Simplicity and non-violence are obviously closely related. The optimal pattern of consumption, producing a high degree of human satisfaction by means of a relatively low rate of consumption, allows people to live without great pressure and strain and to fulfil the primary injunction of Buddhist teaching: 'Cease to do evil; try to do good.' As physical resources are everywhere limited, people satisfying their needs by means of a modest use of resources are obviously less likely to be at each other's throats than people depending upon a high rate of use. Equally, people who live in highly self-sufficient local communities are less likely to get involved in large-scale violence than people whose existence depends on world-wide systems of trade.
From the point of view of Buddhist economics, therefore, production from local resources for local needs is the most rational way of economic life, while dependence on imports from afar and the consequent need to produce for export to unknown and distant peoples is highly uneconomic and justifiable only in exceptional cases and on a small scale. Just as the modern economist would admit that a high rate of consumption of transport services between a man's home and his place of work signifies a misfortune and not a high standard of life, so the Buddhist economist would hold that to satisfy human wants from faraway sources rather than from sources nearby signifies failure rather than success.

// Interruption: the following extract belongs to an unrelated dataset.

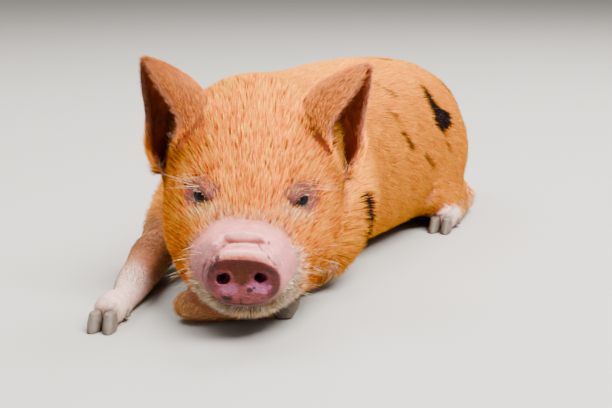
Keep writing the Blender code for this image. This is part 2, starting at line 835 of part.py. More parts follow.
def open_face(head):
    """Eye sockets with their lids, nostrils, mouth line and ear pits cut into the head."""
    for way in (-1, 1):
        centre, forward, along, up = eye_frame(way)
        socket = ball("socket", centre, [EYE_RADIUS + 2 * GAP] * 3, segments=16, rings=10)
        slit = almond("slit", centre, forward, along, up)
        across, back, height = EAR_PIT.centre
        pit = ball("ear_pit", place(way * across, back, height), EAR_PIT.radii, segments=20, rings=14)
        hole = nostril("nostril", way)
        for cutter in (socket, slit, pit, hole):
            combine(head, cutter, "DIFFERENCE")
        discard(socket, slit, pit, hole)
    mouth = groove("mouth", surface_line(head, mouth_line(), 0.0), MOUTH_RADIUS)
    combine(head, mouth, "DIFFERENCE")
    discard(mouth)
    keep_largest(head)


def hooves(name, beads, collection, sole_down=True):
    """Two claws in front of a foot and two dewclaws behind it."""
    tip, before = np.array(beads[-1][:3]), np.array(beads[-2][:3])
    run = tip - before
    heading = math.atan2(run[0], -run[1])
    forward = np.array([math.sin(heading), -math.cos(heading), 0.0])
    side = np.array([math.cos(heading), math.sin(heading), 0.0])
    toe = np.array([tip[0], tip[1], 0.0]) + forward * TOE_REACH
    made = []
    for which, way in (("left", 1), ("right", -1)):
        name_of_claw = f"claw_{name}_{which}"
        horn = claw(name_of_claw, toe + side * way * CLAW_SPREAD, heading, way, collection)
        if not sole_down:
            upended = coordinates(horn) * (1, 1, -1) + (0, 0, CLAW_HEIGHT + FLOOR_CLEARANCE)
            move_points(horn, upended)
            horn.data.flip_normals()
        made.append(horn)
        root = np.array([tip[0], tip[1], DEWCLAW_HEIGHT]) - forward * DEWCLAW_BACK
        made.append(dewclaw(f"dewclaw_{name}_{which}", root + side * way * DEWCLAW_SPREAD, heading, collection))
    return made


def cut_clear(made, *others):
    """A solid cut back to a small gap around its neighbours."""
    for other in others:
        grown = inflated(other, "gap")
        combine(made, grown, "DIFFERENCE")
        discard(grown)
    keep_largest(made)


def cut_floor(made):
    """A flat underside at the floor wherever a solid reaches it."""
    below = box("floor", (0, 0, -100), (1600, 1600, 200))
    combine(made, below, "DIFFERENCE")
    discard(below)
    keep_largest(made)


def lower_legs():
    """Each lower leg in two pieces that meet face to face, with the beads that its foot follows."""
    legs = {"foreleg_right": LOWER_FORELEG_RIGHT}
    for side, way in (("right", -1), ("left", 1)):
        legs[f"hindleg_{side}"] = beside_spine(LOWER_HINDLEG, way)
    made = {}
    for name, beads in legs.items():
        tip, before = Vector(beads[-1][:3]), Vector(beads[-2][:3])
        run = (before - tip).normalized()
        foot, lower = split(limb(name, beads), tip + run * FOOT_LENGTH, run, f"{name}_foot", f"{name}_lower")
        made[name] = (foot, lower, beads)
    foot = limb("foreleg_left_foot", CANNON_LEFT)
    lower = limb("foreleg_left_lower", LOWER_FORELEG_LEFT)
    cut_clear(foot, lower)
    made["foreleg_left"] = (foot, lower, CANNON_LEFT)
    return made


def flesh(nodes, parts):
    """The body's own nodes, cut from one smooth whole, and the lower legs let into it."""
    whole = body()
    cut_floor(whole)
    for name, (foot, lower, beads) in lower_legs().items():
        horns = hooves(name, beads, parts, sole_down=name != "foreleg_left")
        cut_floor(foot)
        cut_floor(lower)
        cut_clear(whole, foot, lower, *horns)
        cut_clear(foot, *horns)
        for made in (foot, lower, *horns):
            nodes[made.name] = made
    head, rest = cut_path(whole, HEAD_ENDS, "head", "rest", THROAT_LEAN)
    nodes["foreleg_right_upper"] = take_region(rest, SHOULDER_CUT_RIGHT, "foreleg_right_upper")
    nodes["foreleg_left_upper"] = take_region(rest, SHOULDER_CUT_LEFT, "foreleg_left_upper")
    for side, region in mirrored(SHANK_CUT).items():
        nodes[f"hindleg_{side}_shank"] = take_region(rest, region, f"hindleg_{side}_shank")
    for side, region in mirrored(THIGH_CUT).items():
        nodes[f"hindleg_{side}_thigh"] = take_region(rest, region, f"hindleg_{side}_thigh")
    neck, torso = cut_path(rest, NECK_ENDS, "neck", "torso")
    open_face(head)
    snout, head = cut_path(head, DISC_DEPTH, "snout", "head", DISC_LEAN)
    nodes.update({"snout": snout, "head": head, "neck": neck, "torso": torso})


def cut_path(made, back, front_name, back_name, lean=0.0):
    """A solid cut square across the path, some way back along it."""
    point = place(0.0, back, DISC_HEIGHT)
    ahead = place(0.0, back + 1.0, DISC_HEIGHT) - point
    ahead[2] = lean
    return split(made, point, ahead, front_name, back_name)


def build():
    """Every node of the piglet, in its own collection, standing centred over the origin."""
    parts = bpy.data.collections.new(OBJECT_NAME)
    bpy.context.scene.collection.children.link(parts)
    nodes = {}
    flesh(nodes, parts)
    for side, way in (("left", 1), ("right", -1)):
        ear = ear_shell(f"ear_{side}", way, parts)
        cut_clear(ear, nodes["head"], nodes["neck"])
        eye = ball(f"eye_{side}", eye_frame(way)[0], [EYE_RADIUS] * 3, parts, segments=16, rings=10)
        nodes.update({ear.name: ear, eye.name: eye})
    tail = limb("tail", beside_spine(TAIL, 1), parts, sides=8)
    cut_clear(tail, nodes["torso"])
    nodes["tail"] = tail
    dress(nodes, parts)
    centre(nodes)


def dress(nodes, parts):
    """A material for each node, by what it is made of."""
    colours = {
        "snout": MUZZLE_PINK,
        "eye": EYE_BROWN,
        "claw": HORN,
        "dewclaw": HORN,
        "foreleg_right_foot": PALE_LEG,
        "foreleg_right_lower": PALE_LEG,
    }
    for name, node in nodes.items():
        colour = colours.get(name) or colours.get(name.split("_")[0]) or GINGER
        for group in list(node.users_collection):
            group.objects.unlink(node)
        parts.objects.link(node)
        node.name = name
        node.data.name = name
        node.data.materials.clear()
        node.data.materials.append(material(name, colour))
        node.data.shade_smooth()
        node.data.set_sharp_from_angle(angle=math.radians(50))


def centre(nodes):
    """The nodes moved together so that the origin is the middle of the whole at the floor."""
    points = np.concatenate([coordinates(node) for node in nodes.values()])
    low, high = points.min(axis=0), points.max(axis=0)
    shift = np.array([(low[0] + high[0]) / 2, (low[1] + high[1]) / 2, low[2]])
    for node in nodes.values():
        move_points(node, coordinates(node) - shift)
    print("moved by", np.round(-shift, 3), "size", np.round(high - low, 1))


def main():
    """The piglet, from an empty scene."""
    clear_scene()
    build()


main()
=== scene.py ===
"""The looks of a kunekune piglet a few weeks old, life size, lying on its belly.

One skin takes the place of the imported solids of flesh, a coat of fine tufts grows from it, and the eyes and
hooves are dressed. Places and lengths are in millimetres in the body's own frame until a mesh is made:
the piglet faces -Y, +Z is up, and its own left side is +X. The head's own coordinates are across from its
middle to its left, back from the disc of the snout, and height: places in them are called head places.
A way of 1 is the piglet's left side and one of -1 its right. Colours are given as on a screen and used as
light.
"""

import itertools
import logging
import math
import time
from dataclasses import astuple, dataclass, field
from enum import Enum

import bmesh
import bpy
import numpy as np
from mathutils import Matrix, Vector
from mathutils.bvhtree import BVHTree
from mathutils.kdtree import KDTree


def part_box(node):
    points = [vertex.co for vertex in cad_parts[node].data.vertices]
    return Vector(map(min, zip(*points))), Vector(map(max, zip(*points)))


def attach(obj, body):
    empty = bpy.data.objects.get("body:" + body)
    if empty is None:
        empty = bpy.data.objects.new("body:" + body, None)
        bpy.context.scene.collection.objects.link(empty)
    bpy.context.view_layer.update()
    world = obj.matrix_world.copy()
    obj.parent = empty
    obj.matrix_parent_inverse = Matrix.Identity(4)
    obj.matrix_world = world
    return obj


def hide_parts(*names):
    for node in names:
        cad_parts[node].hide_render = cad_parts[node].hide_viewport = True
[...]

The former tends to take statistics showing an increase in the number of ton/miles per head of the population carried by a country's transport system as proof of economic progress, while to the latter -- the Buddhist economist -- the same statistics would indicate a highly undesirable deterioration in the pattern of consumption.
Another striking difference between modern economics and I Buddhist economics arises over the use of natural resources. Bertrand de Jouvenel, the eminent French political philosopher, has characterised 'western man' in words which may be taken as a fair description of the modern economist:
'He tends to count nothing as an expenditure, other than human effort; he does not seem to mind how much mineral matter he wastes and, far worse, how much living matter he destroys. He does not seem to realise at all that human life is a dependent part of -an ecosystem of many different forms of life. As the world is ruled from towns where men are cut off from any form of life other than human, the feeling of belonging to an ecosystem is not revived. This results in a harsh and improvident treatment of things upon which we ultimately depend, such as water and trees.)"
The teaching of the Buddha, on the other hand, enjoins a reverent and nonviolent attitude not only to all sentient beings but also, with great emphasis, to trees. Every follower of the Buddha ought to plant a tree every few years and look after it until it is safely established, and the Buddhist economist can demonstrate without difficulty that the universal observation of this rule would result in a high rate of genuine economic development independent of any foreign aid. Much of the economic decay of south- east Asia (as of many other parts of the world) is undoubtedly due to a heedless and shameful neglect of trees.
Modern economics does not distinguish between renewable and non-renewable materials, as its very method is to equalise and quantify everything by means of a money price. Thus, taking various alternative fuels, like coal. oil, wood, or water-power: the only difference between them recognised by modern economics is relative cost per equivalent unit. The cheapest is automatically the one to be preferred, as to do otherwise would be irrational and 'uneconomic'. From a Buddhist point of view, of course, this will not do; the essential difference between non-renewable fuels like coal and oil on the one hand and renewable fuels like wood and water-power on the other cannot be simply overlooked. Non- renewable goods must be used only if they are indispensable, and then only with the greatest care and the most meticulous concern for conservation. To use them heedlessly or extravagantly is an act of violence, and while complete non-violence may not be attainable on this earth, there is nonetheless an ineluctable duty on man to aim at the ideal of non-violence in all he does.
Just as a modem European economist would not consider it a great economic achievement if all European art treasures were sold to America at attractive prices, so the Buddhist economist would insist that a population basing its economic life on non- renewable fuels is living parasitically, on capital instead of income. Such a way of life could have no permanence and could therefore be justified only as a purely temporary expedient. As the world's resources of non-renewable fuels -- coal, oil and natural gas -- are exceedingly unevenly distributed over the globe and undoubtedly limited in quantity, it is clear that their exploitation at an ever-increasing rate is an act of violence against nature which must almost inevitably lead to violence between men.
This fact alone might give food for thought even to those people in Buddhist countries who care nothing for the religious and spiritual values of their heritage and ardently desire to embrace the materialism of modem economics at the fastest possible speed. Before they dismiss Buddhist economics as nothing better than a nostalgic dream, they might wish to consider whether the path of economic development outlined by modern economics is likely to lead them to places where they really want to be. Towards the end of his courageous book The Challenge of Man's Future, Professor Harrison Brown of the California Institute of Technology gives the following appraisal:
'Thus we see that, just as industrial society is fundamentally unstable and subject to reversion to agrarian existence, so within it the conditions which offer individual freedom are unstable in their ability to avoid the conditions which impose rigid organisation and totalitarian control. Indeed, when we examine all of the foreseeable difficulties which threaten the survival of industrial civilisation, it is difficult to see how the achievement of stability and the maintenance of individual liberty can be made compatible.'
Even if this were dismissed as a long-term view there is the immediate question of whether 'modernisation', as currently practised without regard to religious and spiritual values, is actually producing agreeable results. As far as the masses are concerned. the results appear to be disastrous -- a collapse of the rural economy, a rising tide of unemployment in town and country, and the growth of a city proletariat without nourishment for either body or soul.
It is in the light of both immediate experience and long-term prospects that the study of Buddhist economics could be recommended even to those who believe that economic growth is more important than any spiritual or religious values. For it is not a question of choosing between 'modern growth' and 'traditional stagnation'. It is a question of finding the right path of development, the Middle Way between materialist heedlessness and traditionalist immobility, in short, of finding 'Right Livelihood'.